Money lending can be a great way for investors with a lot of capital to see passive growth with a lot of flexible options.
As a moneylender, you essentially play the role that a bank would in a traditional mortgage, loaning money for the purchase of a property that you then collect back with interest over time. These alternative loans may be popular with people who flip homes who may have trouble getting a standard mortgage.
As the lender, you have the flexibility to choose who you work with and the terms of their loan. It will be crucial to do your due diligence to make sure your lender is trustworthy and protect yourself from default.
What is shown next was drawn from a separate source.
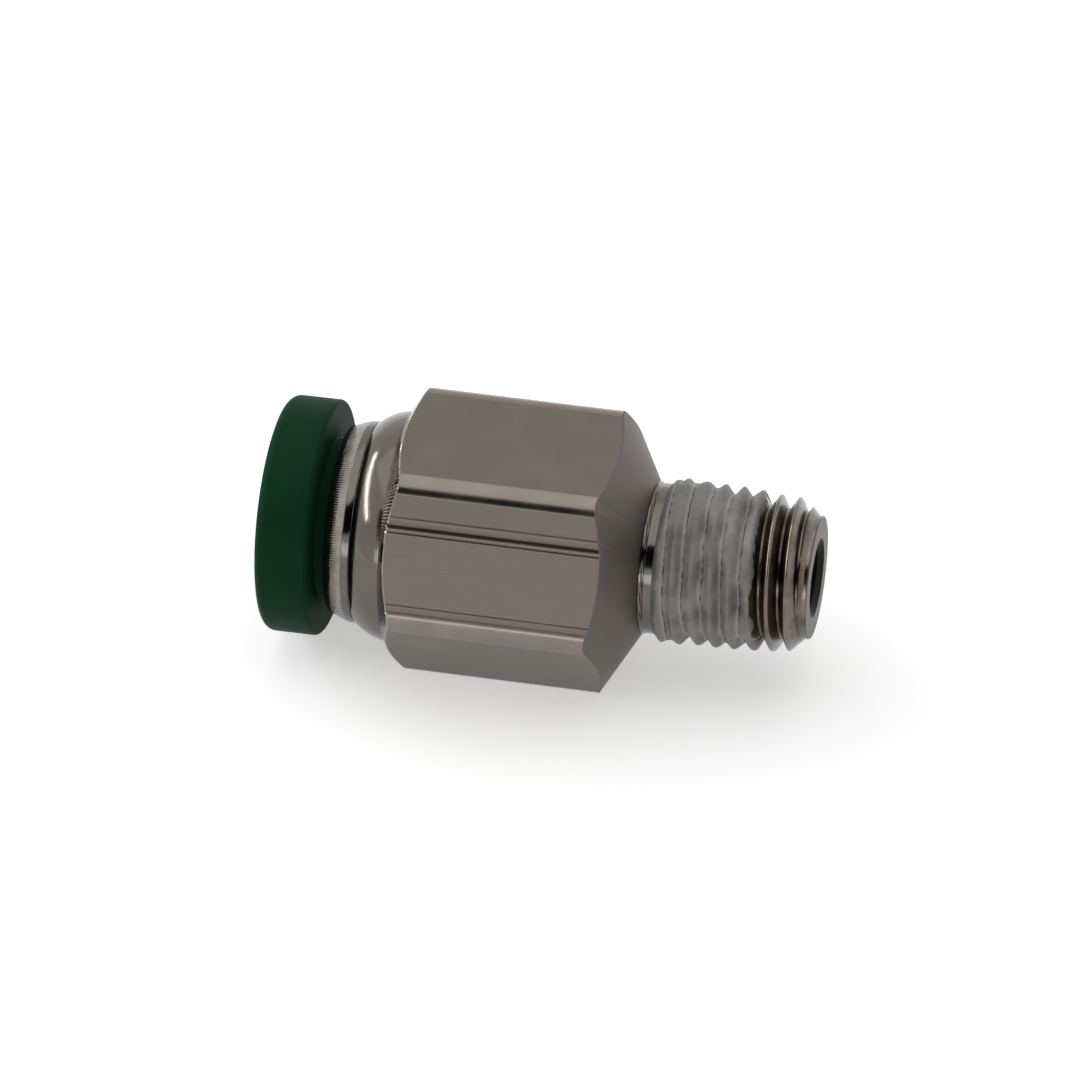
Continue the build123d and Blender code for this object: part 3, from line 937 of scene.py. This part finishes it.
stage = {
    "floorSize": 3.0, "floorColour": "#f4f4f4", "floorGlow": 0.44, "worldLight": 0.55,
    "lamps": (
        {"name": "topSoftbox", "from": (-0.05, 0.10, 0.60), "size": (0.80, 0.80), "watts": 0.95},
        {"name": "sideStrip", "from": (-0.44, 0.04, 0.25), "size": (0.56, 0.05), "watts": 0.9},
        {"name": "frontFill", "from": (0.0, -0.62, 0.10), "size": (0.70, 0.16), "watts": 0.62},
    ),
    # a matt black card behind the camera gives the plate its dark lines
    "card": {"distance": 0.55, "size": (0.9, 0.36), "lift": 0.03, "colour": "#1a1a1a"},
}


def directRays(tree):
    # 1 for what the camera sees, straight or by reflection or through glass, and 0 for light
    path = addNode(tree, "ShaderNodeLightPath")
    seen = addNode(tree, "ShaderNodeMath", {"operation": "MAXIMUM"},
                   links={0: (path, "Is Camera Ray"), 1: (path, "Is Glossy Ray")})
    return addNode(tree, "ShaderNodeMath", {"operation": "MAXIMUM"},
                   links={0: (seen, "Value"), 1: (path, "Is Transmission Ray")})


def makeStage():
    s = stage
    deselectAll()
    bpy.ops.mesh.primitive_plane_add(size=s["floorSize"], location=(0, 0, 0))
    floor = bpy.context.object
    floor.name = "floor"
    material, tree, shader = newMaterial("paleFloor")
    shader.inputs["Base Color"].default_value = toLinear(s["floorColour"])
    shader.inputs["Roughness"].default_value = 0.9
    shader.inputs["Specular IOR Level"].default_value = 0.0
    # a little of the floor's own white for the camera and for reflections; its shadow stays
    shader.inputs["Emission Color"].default_value = (1, 1, 1, 1)
    glow = addNode(tree, "ShaderNodeMath", {"operation": "MULTIPLY"}, inputs={1: s["floorGlow"]},
                   links={0: (directRays(tree), "Value")})
    tree.links.new(glow.outputs["Value"], shader.inputs["Emission Strength"])
    floor.data.materials.append(material)

    world = bpy.data.worlds.new("studio")
    world.use_nodes = True
    bpy.context.scene.world = world
    tree = world.node_tree
    background = next(n for n in tree.nodes if n.type == "BACKGROUND")
    background.inputs["Color"].default_value = (1, 1, 1, 1)
    level = addNode(tree, "ShaderNodeMapRange", inputs={"To Min": s["worldLight"], "To Max": 1.0},
                    links={"Value": (directRays(tree), "Value")})
    tree.links.new(level.outputs["Result"], background.inputs["Strength"])

    for lamp in s["lamps"]:
        light = bpy.data.lights.new(lamp["name"], "AREA")
        light.shape = "RECTANGLE"
        light.size, light.size_y = lamp["size"]
        light.energy = lamp["watts"]
        holder = bpy.data.objects.new(lamp["name"], light)
        bpy.context.collection.objects.link(holder)
        holder.location = lamp["from"]
        aim = Vector((0, 0, 0.006)) - Vector(lamp["from"])
        holder.rotation_euler = aim.to_track_quat("-Z", "Y").to_euler()


def makeCard(camera):
    # stands behind the camera, square to its view
    s = stage["card"]
    deselectAll()
    bpy.ops.mesh.primitive_plane_add(size=1, location=(0, 0, 0))
    card = bpy.context.object
    card.name = "cameraCard"
    view = camera.matrix_world.to_3x3()
    spot = Matrix.Translation(view @ Vector((0, s["lift"], s["distance"])))
    size = Matrix.Diagonal((s["size"][0], s["size"][1], 1, 1))
    card.matrix_world = spot @ view.to_4x4() @ size
    material, tree, shader = newMaterial("mattBlackCard")
    shader.inputs["Base Color"].default_value = toLinear(s["colour"])
    shader.inputs["Roughness"].default_value = 1.0
    shader.inputs["Specular IOR Level"].default_value = 0.0
    card.data.materials.append(material)


# the photograph's view: 42 degrees above the floor, a little to the stud's side. The point in
# millimetres that look gives stands at lookPixel of the frame
photoView = {
    "azimuth": 12.68, "elevation": 42.31, "roll": -1.53, "distance": 473.4, "pixelsPerMm": 20.197,
    "look": (fitting["frontX"] + fitting["hexStart"] + 6.928, 0.0, fitting["axisHeight"]),
    "lookPixel": (538.68, 543.19), "frame": 1080, "sensor": 36.0,
}


def makeCamera():
    s = photoView
    azimuth, elevation, roll = (math.radians(s[key]) for key in ("azimuth", "elevation", "roll"))
    back = Vector((math.sin(azimuth) * math.cos(elevation), -math.cos(azimuth) * math.cos(elevation),
                   math.sin(elevation)))
    level = Vector((math.cos(azimuth), math.sin(azimuth), 0))
    rise = back.cross(level)
    right = level * math.cos(roll) + rise * math.sin(roll)
    up = rise * math.cos(roll) - level * math.sin(roll)
    offX = (s["lookPixel"][0] - s["frame"] / 2) / s["pixelsPerMm"]
    offY = -(s["lookPixel"][1] - s["frame"] / 2) / s["pixelsPerMm"]
    spot = (Vector(s["look"]) + back * s["distance"] - right * offX - up * offY) * millimetre
    turn = Matrix((right, up, back)).transposed().to_4x4()
    camera = bpy.data.objects.new("camera", bpy.data.cameras.new("camera"))
    bpy.context.collection.objects.link(camera)
    camera.matrix_world = Matrix.Translation(spot) @ turn
    camera.data.sensor_width = s["sensor"]
    camera.data.lens = s["sensor"] * s["distance"] * s["pixelsPerMm"] / s["frame"]
    camera.data.clip_start, camera.data.clip_end = 0.01, 20
    bpy.context.scene.camera = camera
    return camera


makeStage()
makeCard(makeCamera())
bpy.context.scene.view_settings.view_transform = "Standard"
print("stage and camera set")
However, if you do have a reliable borrower, you can count on consistent returns over the life of the loan.
Because people who work with alternative lenders tend to do so if they can not get a traditional mortgage, they may be more inclined to take higher interest rates or shorter terms, meaning a lot of flexibility for the lender and potentially high returns.
There are a few downsides to this strategy. For one, you put yourself at risk if the borrower's investment loses money or they need to default.
Furthermore, while you can approve your loan based on the property the borrower intends to buy, you won't have very much say in decisions beyond that point. You will also essentially collect a fixed amount based on the interest rate and loan term, meaning you will need to make multiple deals over time. Overall, this strategy will require a bit more setup to make sure that your loan is smart, minimizes risk, and remains legal, but can, nonetheless, be a good option for passive growth.
Passive investing can be a very lucrative way to grow your wealth with very little effort on your part. There are many options for passive real estate investing, even beyond the common ones we have outlined here. Though each has its benefits and downsides, there is surely a strategy that can work for you and save you time while making you money.